Does Flint believe the party’s election posters are racist? ‘I think the implication in them is to encourage racism,’ she replies cautiously. So does she think the party itself is racist, given the comments a number of its candidates have made? ‘I think the nature of their platform is going to encourage those sorts of people, to be honest, because it is playing to all the scaremongering they do around British jobs [and] immigration.’ Nonetheless, she draws a sharp distinction between the party and those considering supporting it. ‘When I meet people on the doorstep … who say they’re thinking of voting Ukip, I don’t assume that that person is racist, not for one minute, because when I’ve had conversations with those people some of the things that they’re concerned about are legitimate concerns and they sometimes feel that the mainstream politicians aren’t talking about those concerns and those worries that they have.’

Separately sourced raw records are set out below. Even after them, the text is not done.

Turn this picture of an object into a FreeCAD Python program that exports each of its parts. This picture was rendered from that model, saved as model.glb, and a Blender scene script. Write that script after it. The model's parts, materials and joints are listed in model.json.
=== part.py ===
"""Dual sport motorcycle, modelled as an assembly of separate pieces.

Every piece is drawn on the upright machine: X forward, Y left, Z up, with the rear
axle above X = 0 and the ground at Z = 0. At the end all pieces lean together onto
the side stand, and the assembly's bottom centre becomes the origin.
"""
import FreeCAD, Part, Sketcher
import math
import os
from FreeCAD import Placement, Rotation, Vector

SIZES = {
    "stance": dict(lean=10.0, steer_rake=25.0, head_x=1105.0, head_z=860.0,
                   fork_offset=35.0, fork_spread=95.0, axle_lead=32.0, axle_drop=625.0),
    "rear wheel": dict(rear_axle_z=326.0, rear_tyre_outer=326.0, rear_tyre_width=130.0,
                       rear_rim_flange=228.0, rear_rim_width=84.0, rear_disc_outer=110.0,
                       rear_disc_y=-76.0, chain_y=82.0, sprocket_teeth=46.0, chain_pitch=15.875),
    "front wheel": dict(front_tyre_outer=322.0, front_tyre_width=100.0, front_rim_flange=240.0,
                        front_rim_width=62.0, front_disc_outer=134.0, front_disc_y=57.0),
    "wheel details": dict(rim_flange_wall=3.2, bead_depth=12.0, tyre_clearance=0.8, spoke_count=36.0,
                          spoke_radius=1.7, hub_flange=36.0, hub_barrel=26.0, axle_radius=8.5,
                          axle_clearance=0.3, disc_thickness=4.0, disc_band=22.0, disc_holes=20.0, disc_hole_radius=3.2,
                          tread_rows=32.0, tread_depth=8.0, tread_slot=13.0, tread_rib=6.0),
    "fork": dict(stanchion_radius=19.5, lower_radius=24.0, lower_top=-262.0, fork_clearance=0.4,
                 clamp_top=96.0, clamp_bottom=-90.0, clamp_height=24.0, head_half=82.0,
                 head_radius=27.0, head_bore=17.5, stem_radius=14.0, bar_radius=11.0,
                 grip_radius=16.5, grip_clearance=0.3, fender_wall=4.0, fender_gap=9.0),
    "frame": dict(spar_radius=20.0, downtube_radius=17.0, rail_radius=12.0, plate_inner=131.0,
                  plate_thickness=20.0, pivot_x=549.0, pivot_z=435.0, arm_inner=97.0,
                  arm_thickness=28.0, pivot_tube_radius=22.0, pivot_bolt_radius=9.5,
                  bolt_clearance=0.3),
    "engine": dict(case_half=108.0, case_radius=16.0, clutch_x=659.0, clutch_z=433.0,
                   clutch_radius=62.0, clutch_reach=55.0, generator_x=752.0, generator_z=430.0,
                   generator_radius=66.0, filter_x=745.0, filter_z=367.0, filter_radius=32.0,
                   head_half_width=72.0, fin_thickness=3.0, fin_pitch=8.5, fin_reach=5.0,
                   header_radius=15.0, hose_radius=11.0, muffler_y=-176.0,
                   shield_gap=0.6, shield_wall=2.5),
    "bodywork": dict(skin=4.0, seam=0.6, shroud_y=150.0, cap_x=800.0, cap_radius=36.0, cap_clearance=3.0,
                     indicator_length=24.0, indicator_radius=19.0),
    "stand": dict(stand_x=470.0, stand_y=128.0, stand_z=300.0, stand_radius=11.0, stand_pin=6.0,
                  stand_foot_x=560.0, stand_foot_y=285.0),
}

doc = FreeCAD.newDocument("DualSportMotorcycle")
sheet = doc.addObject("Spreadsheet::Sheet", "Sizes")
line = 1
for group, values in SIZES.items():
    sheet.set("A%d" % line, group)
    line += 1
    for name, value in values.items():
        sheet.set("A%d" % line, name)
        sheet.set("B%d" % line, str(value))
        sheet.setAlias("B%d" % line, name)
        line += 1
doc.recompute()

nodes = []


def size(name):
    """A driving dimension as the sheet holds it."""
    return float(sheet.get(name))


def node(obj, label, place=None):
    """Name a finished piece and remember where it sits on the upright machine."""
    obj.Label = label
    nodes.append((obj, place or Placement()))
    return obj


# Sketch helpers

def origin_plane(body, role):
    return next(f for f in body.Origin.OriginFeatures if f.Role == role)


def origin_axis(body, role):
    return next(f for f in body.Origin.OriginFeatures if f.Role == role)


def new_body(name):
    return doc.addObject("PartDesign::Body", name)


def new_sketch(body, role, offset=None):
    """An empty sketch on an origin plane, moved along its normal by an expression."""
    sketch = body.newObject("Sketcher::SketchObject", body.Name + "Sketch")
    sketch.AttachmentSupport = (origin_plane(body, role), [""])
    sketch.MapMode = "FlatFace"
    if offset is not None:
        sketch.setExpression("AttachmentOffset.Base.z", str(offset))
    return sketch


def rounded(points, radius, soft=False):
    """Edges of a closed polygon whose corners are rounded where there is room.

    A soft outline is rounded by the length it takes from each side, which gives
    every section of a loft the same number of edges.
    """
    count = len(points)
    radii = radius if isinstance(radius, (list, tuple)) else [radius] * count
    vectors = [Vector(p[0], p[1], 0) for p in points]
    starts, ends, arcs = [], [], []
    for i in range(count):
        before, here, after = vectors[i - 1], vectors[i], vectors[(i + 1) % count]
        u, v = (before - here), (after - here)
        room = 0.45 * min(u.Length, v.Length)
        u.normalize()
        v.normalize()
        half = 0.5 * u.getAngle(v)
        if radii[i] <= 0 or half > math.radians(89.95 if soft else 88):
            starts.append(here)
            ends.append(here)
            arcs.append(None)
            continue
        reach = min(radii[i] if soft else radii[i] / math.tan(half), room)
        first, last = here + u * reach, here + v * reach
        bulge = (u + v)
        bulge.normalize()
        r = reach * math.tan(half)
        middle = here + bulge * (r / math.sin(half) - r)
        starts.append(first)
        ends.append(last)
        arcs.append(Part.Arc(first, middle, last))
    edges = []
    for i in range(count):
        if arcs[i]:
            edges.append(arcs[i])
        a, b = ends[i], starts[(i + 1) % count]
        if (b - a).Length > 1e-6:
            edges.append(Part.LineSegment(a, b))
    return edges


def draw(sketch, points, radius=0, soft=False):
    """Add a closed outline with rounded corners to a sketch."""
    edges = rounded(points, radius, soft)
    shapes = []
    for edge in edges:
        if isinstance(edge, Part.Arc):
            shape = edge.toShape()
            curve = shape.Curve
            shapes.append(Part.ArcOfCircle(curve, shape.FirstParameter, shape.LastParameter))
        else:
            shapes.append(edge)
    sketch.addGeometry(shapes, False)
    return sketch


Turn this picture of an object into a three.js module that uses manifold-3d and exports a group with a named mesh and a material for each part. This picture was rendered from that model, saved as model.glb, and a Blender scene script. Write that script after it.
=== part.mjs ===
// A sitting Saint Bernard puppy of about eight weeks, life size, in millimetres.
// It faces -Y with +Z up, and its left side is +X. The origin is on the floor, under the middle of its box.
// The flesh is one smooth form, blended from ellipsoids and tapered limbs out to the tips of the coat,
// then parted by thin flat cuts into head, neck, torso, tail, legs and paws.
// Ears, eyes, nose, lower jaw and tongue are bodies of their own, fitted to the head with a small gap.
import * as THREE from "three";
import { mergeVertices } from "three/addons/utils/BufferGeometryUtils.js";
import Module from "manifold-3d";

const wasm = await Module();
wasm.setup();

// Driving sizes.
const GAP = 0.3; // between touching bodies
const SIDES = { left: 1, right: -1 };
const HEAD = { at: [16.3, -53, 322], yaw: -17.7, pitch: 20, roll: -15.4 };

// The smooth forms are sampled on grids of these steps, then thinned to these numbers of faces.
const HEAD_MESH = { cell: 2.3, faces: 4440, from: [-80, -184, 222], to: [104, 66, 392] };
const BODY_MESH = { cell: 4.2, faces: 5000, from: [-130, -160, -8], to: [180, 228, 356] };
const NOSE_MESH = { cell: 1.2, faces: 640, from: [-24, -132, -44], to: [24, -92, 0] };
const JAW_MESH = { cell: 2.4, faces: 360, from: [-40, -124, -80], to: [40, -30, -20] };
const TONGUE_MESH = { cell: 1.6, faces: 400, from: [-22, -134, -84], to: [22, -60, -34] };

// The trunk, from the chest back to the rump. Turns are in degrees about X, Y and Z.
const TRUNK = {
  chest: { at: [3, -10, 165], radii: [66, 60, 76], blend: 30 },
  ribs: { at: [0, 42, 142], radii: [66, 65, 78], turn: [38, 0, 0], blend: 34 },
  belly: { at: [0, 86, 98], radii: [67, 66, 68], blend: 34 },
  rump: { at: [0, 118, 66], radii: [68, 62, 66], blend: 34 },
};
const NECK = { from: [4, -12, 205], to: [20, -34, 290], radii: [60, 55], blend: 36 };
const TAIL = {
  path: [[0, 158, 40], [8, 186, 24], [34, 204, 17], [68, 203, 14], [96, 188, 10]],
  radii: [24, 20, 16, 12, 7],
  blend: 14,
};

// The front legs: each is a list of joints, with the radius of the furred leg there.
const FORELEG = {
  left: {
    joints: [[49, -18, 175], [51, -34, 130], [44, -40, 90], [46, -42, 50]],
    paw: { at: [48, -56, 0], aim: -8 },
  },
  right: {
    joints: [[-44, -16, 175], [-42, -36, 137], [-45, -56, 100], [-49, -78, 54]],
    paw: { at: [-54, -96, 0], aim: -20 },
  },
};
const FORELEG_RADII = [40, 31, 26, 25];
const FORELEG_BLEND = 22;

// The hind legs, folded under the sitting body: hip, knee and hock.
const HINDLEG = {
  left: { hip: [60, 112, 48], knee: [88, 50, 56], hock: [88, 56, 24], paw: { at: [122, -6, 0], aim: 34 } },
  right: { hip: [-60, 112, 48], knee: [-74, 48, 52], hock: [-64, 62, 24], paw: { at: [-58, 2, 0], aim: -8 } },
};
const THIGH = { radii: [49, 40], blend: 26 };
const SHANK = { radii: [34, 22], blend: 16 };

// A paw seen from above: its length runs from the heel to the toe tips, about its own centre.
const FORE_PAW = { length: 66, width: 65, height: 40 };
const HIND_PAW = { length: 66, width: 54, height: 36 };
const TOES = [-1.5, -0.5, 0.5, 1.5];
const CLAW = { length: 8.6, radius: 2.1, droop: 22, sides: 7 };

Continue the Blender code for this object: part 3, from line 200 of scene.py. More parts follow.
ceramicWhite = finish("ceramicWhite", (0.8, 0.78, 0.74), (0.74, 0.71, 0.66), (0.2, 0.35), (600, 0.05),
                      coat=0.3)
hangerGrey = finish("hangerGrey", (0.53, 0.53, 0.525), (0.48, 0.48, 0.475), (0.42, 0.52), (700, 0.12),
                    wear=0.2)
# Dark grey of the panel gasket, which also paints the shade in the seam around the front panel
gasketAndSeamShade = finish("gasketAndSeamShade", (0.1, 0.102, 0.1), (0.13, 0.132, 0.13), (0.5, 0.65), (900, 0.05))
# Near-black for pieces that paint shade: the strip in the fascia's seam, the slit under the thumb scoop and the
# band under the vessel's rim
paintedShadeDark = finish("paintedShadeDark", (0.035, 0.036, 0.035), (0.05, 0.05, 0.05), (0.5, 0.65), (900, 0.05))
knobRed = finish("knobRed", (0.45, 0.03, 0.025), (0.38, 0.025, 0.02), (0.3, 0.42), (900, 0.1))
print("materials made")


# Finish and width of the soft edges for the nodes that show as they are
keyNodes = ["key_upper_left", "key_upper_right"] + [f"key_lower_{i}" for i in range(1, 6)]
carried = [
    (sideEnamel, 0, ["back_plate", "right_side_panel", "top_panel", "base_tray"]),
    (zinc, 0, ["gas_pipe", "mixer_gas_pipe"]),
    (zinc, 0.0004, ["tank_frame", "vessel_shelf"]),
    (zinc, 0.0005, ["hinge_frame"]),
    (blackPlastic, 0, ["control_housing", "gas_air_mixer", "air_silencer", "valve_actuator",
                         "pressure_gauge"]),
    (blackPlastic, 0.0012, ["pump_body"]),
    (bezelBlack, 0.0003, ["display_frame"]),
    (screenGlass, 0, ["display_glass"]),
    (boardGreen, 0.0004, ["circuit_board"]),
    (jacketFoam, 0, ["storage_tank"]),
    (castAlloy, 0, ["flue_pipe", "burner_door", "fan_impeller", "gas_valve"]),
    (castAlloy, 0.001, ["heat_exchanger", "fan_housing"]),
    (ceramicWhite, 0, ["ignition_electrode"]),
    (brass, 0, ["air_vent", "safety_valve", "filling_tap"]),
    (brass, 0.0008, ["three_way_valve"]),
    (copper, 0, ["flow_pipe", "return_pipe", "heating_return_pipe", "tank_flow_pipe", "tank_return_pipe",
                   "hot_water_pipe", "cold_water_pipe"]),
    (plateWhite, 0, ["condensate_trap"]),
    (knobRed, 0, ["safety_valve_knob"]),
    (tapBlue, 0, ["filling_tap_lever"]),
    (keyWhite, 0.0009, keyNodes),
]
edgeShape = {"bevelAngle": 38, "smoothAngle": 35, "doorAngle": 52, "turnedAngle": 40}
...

Flint’s ministerial career came to an abrupt end five years ago when she resigned from the government and accused Gordon Brown of ‘running a two-tier government’ and treating her like ‘female window-dressing’. With Labour’s election hopes next May resting on its ability to maintain a strong lead among women voters, is she concerned that there are no women in senior positions in the party’s election campaign team? Flint loyally replies that she and other female members of the shadow cabinet are members of the general election strategy group. But, she continues, ‘I think we should be mindful as we head towards the campaign in 2015 that women are not only heard but are seen to be heard.’ We have certainly neither heard nor seen the last from Caroline Flint.